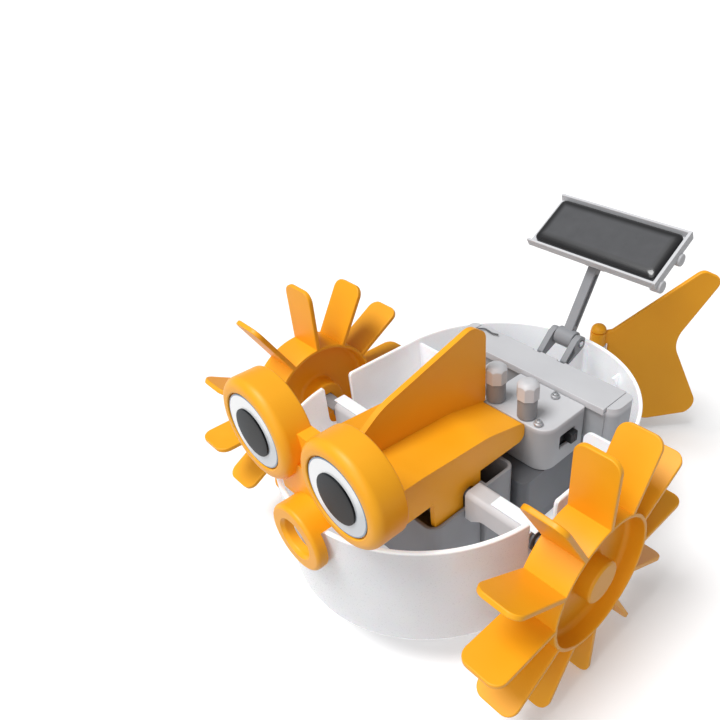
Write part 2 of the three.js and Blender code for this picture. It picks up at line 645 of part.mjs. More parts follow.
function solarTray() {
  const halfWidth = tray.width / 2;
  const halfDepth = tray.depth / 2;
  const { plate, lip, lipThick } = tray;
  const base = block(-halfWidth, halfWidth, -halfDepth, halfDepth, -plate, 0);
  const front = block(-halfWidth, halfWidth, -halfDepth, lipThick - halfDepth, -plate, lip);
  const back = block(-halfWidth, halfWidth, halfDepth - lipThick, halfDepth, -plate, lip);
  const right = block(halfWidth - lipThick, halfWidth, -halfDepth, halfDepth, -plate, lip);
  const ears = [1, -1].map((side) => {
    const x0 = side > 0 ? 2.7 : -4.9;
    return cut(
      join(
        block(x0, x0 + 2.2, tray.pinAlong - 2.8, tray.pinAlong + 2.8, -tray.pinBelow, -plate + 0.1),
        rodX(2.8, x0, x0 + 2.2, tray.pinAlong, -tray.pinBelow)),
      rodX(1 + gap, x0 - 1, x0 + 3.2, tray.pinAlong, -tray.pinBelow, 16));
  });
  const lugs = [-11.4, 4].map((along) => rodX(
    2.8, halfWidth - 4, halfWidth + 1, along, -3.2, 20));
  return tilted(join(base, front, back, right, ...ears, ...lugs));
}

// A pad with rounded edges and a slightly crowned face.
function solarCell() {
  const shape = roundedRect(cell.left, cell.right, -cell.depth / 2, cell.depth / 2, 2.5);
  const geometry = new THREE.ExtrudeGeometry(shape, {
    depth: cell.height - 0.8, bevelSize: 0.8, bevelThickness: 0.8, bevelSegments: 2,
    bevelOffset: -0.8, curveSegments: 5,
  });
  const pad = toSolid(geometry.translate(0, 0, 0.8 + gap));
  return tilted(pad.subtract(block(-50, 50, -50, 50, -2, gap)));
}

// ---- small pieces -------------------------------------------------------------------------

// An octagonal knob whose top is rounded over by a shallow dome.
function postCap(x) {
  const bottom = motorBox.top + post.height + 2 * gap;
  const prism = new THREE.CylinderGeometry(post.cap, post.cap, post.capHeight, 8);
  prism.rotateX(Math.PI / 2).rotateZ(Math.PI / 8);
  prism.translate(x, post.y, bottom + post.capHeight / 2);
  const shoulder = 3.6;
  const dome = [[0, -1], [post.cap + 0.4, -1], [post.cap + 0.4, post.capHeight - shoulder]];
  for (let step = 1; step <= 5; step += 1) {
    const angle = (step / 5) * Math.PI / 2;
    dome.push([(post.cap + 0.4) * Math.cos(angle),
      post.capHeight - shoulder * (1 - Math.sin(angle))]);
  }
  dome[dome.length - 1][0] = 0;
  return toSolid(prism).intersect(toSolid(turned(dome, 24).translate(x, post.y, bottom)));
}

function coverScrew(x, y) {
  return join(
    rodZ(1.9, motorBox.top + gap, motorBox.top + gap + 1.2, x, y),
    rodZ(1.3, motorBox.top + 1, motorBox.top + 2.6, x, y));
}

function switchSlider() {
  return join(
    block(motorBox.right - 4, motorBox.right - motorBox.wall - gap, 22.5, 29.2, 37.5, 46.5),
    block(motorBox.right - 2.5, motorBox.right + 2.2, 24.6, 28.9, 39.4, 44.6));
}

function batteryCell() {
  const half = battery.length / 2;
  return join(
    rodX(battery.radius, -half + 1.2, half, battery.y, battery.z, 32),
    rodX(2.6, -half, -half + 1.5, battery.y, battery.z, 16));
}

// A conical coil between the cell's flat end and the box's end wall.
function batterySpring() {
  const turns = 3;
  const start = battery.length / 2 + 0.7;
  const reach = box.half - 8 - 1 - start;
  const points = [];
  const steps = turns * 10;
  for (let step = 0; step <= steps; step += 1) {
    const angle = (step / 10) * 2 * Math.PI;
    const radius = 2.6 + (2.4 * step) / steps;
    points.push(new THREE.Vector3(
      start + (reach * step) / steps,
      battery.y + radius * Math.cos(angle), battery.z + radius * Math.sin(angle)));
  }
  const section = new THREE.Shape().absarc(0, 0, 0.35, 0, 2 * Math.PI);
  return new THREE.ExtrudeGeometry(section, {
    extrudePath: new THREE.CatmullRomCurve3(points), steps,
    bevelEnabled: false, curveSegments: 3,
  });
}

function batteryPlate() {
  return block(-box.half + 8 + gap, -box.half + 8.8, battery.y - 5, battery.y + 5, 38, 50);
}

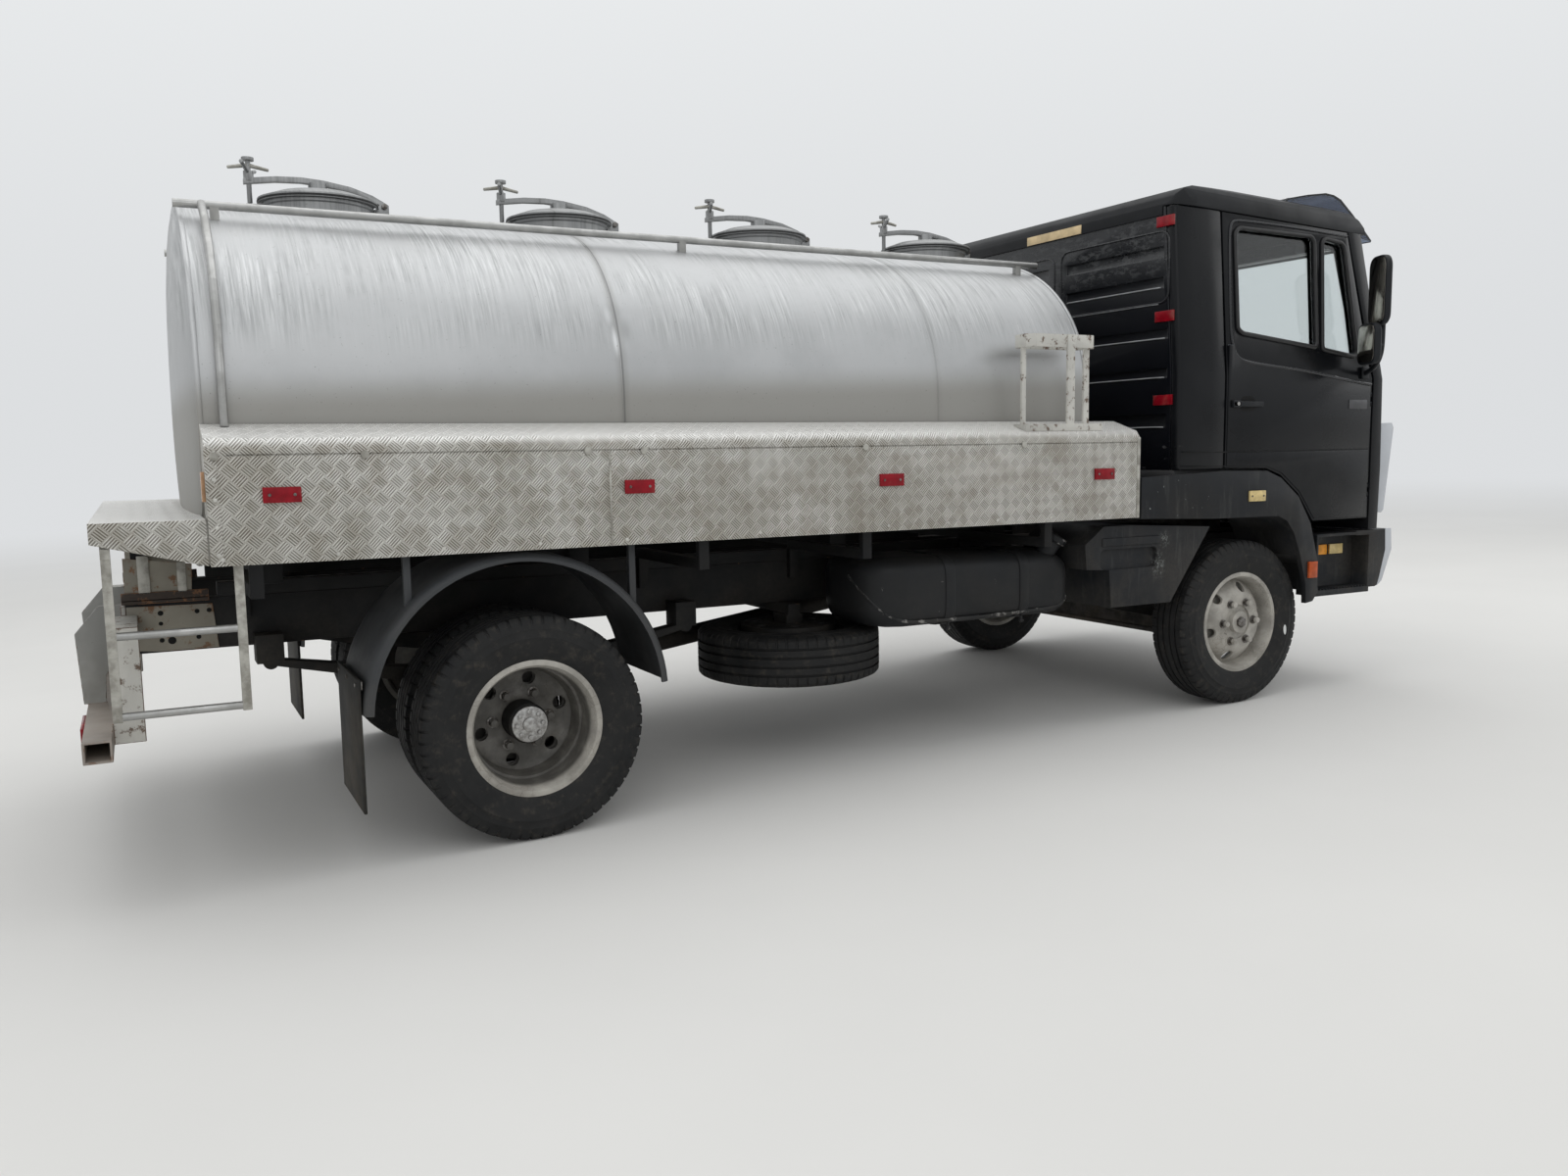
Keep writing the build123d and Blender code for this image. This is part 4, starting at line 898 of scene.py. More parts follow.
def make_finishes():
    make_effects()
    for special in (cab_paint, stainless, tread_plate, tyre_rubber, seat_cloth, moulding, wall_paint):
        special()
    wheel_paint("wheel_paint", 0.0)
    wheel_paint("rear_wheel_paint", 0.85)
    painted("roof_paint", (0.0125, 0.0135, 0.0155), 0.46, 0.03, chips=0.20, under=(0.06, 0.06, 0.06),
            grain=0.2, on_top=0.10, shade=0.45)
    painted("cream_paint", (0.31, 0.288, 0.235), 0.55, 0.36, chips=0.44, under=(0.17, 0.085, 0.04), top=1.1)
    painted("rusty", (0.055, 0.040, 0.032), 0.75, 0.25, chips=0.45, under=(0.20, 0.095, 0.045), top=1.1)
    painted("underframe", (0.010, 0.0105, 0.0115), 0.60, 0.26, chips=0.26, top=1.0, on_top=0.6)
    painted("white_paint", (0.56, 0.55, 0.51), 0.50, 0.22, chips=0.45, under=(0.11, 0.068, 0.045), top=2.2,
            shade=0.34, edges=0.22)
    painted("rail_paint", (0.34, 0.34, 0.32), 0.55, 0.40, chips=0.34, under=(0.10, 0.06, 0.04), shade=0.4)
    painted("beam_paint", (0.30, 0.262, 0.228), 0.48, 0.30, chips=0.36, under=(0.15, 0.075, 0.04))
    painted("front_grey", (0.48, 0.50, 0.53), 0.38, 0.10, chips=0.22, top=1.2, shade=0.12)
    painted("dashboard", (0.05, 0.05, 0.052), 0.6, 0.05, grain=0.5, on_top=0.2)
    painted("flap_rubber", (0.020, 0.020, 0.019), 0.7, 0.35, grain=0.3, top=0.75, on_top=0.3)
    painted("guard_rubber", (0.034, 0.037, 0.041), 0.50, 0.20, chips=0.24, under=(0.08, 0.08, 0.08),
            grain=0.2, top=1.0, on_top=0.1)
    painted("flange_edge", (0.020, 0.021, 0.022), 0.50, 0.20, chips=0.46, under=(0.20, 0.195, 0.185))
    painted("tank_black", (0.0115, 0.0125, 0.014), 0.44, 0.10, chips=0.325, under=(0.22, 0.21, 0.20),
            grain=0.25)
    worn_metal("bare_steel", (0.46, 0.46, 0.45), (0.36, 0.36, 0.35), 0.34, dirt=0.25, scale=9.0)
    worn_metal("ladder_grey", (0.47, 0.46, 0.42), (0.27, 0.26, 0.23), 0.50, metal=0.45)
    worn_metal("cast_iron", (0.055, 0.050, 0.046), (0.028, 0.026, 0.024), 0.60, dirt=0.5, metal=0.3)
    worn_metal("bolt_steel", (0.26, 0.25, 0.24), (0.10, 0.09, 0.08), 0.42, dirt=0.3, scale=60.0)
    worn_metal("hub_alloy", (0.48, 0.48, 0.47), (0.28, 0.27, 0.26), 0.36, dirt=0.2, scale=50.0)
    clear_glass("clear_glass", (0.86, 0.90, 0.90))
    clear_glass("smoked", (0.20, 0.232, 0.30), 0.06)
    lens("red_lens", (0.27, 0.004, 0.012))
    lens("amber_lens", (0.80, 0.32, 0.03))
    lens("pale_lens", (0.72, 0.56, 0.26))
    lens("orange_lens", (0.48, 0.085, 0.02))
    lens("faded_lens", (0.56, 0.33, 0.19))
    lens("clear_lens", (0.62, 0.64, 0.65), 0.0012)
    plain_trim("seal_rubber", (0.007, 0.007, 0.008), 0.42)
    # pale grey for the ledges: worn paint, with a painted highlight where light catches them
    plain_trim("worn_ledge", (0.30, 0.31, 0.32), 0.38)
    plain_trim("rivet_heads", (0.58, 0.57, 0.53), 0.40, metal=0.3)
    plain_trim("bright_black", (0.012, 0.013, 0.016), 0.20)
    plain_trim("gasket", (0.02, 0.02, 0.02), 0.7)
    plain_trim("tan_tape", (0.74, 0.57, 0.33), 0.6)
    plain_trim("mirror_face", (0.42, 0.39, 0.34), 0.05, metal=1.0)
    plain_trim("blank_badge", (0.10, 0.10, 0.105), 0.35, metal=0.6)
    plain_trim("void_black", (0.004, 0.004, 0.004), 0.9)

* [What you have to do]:
Please print exactly what appears from the first line of the data through the line with "---- small pieces", including both of those lines and nothing past them.

* [Solution]:
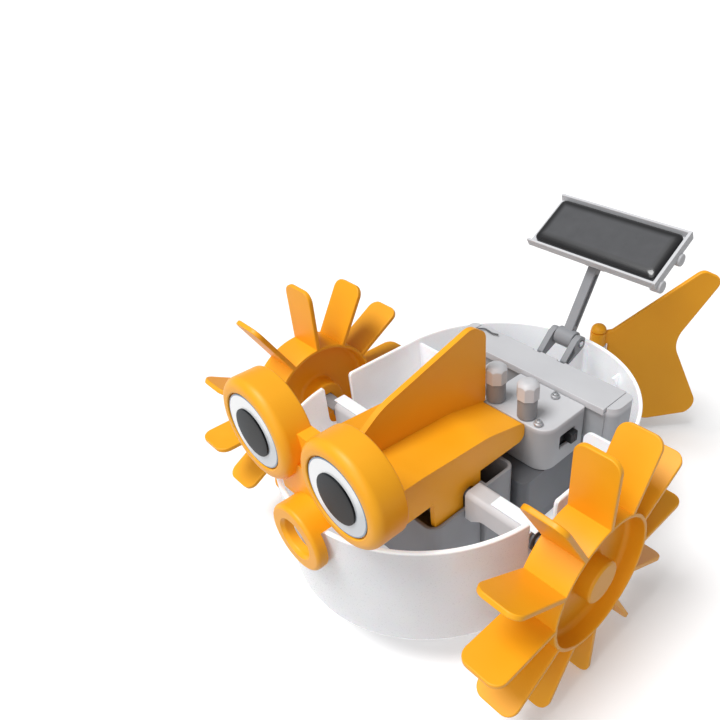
Write part 2 of the three.js and Blender code for this picture. It picks up at line 645 of part.mjs. More parts follow.
function solarTray() {
  const halfWidth = tray.width / 2;
  const halfDepth = tray.depth / 2;
  const { plate, lip, lipThick } = tray;
  const base = block(-halfWidth, halfWidth, -halfDepth, halfDepth, -plate, 0);
  const front = block(-halfWidth, halfWidth, -halfDepth, lipThick - halfDepth, -plate, lip);
  const back = block(-halfWidth, halfWidth, halfDepth - lipThick, halfDepth, -plate, lip);
  const right = block(halfWidth - lipThick, halfWidth, -halfDepth, halfDepth, -plate, lip);
  const ears = [1, -1].map((side) => {
    const x0 = side > 0 ? 2.7 : -4.9;
    return cut(
      join(
        block(x0, x0 + 2.2, tray.pinAlong - 2.8, tray.pinAlong + 2.8, -tray.pinBelow, -plate + 0.1),
        rodX(2.8, x0, x0 + 2.2, tray.pinAlong, -tray.pinBelow)),
      rodX(1 + gap, x0 - 1, x0 + 3.2, tray.pinAlong, -tray.pinBelow, 16));
  });
  const lugs = [-11.4, 4].map((along) => rodX(
    2.8, halfWidth - 4, halfWidth + 1, along, -3.2, 20));
  return tilted(join(base, front, back, right, ...ears, ...lugs));
}

// A pad with rounded edges and a slightly crowned face.
function solarCell() {
  const shape = roundedRect(cell.left, cell.right, -cell.depth / 2, cell.depth / 2, 2.5);
  const geometry = new THREE.ExtrudeGeometry(shape, {
    depth: cell.height - 0.8, bevelSize: 0.8, bevelThickness: 0.8, bevelSegments: 2,
    bevelOffset: -0.8, curveSegments: 5,
  });
  const pad = toSolid(geometry.translate(0, 0, 0.8 + gap));
  return tilted(pad.subtract(block(-50, 50, -50, 50, -2, gap)));
}

// ---- small pieces -------------------------------------------------------------------------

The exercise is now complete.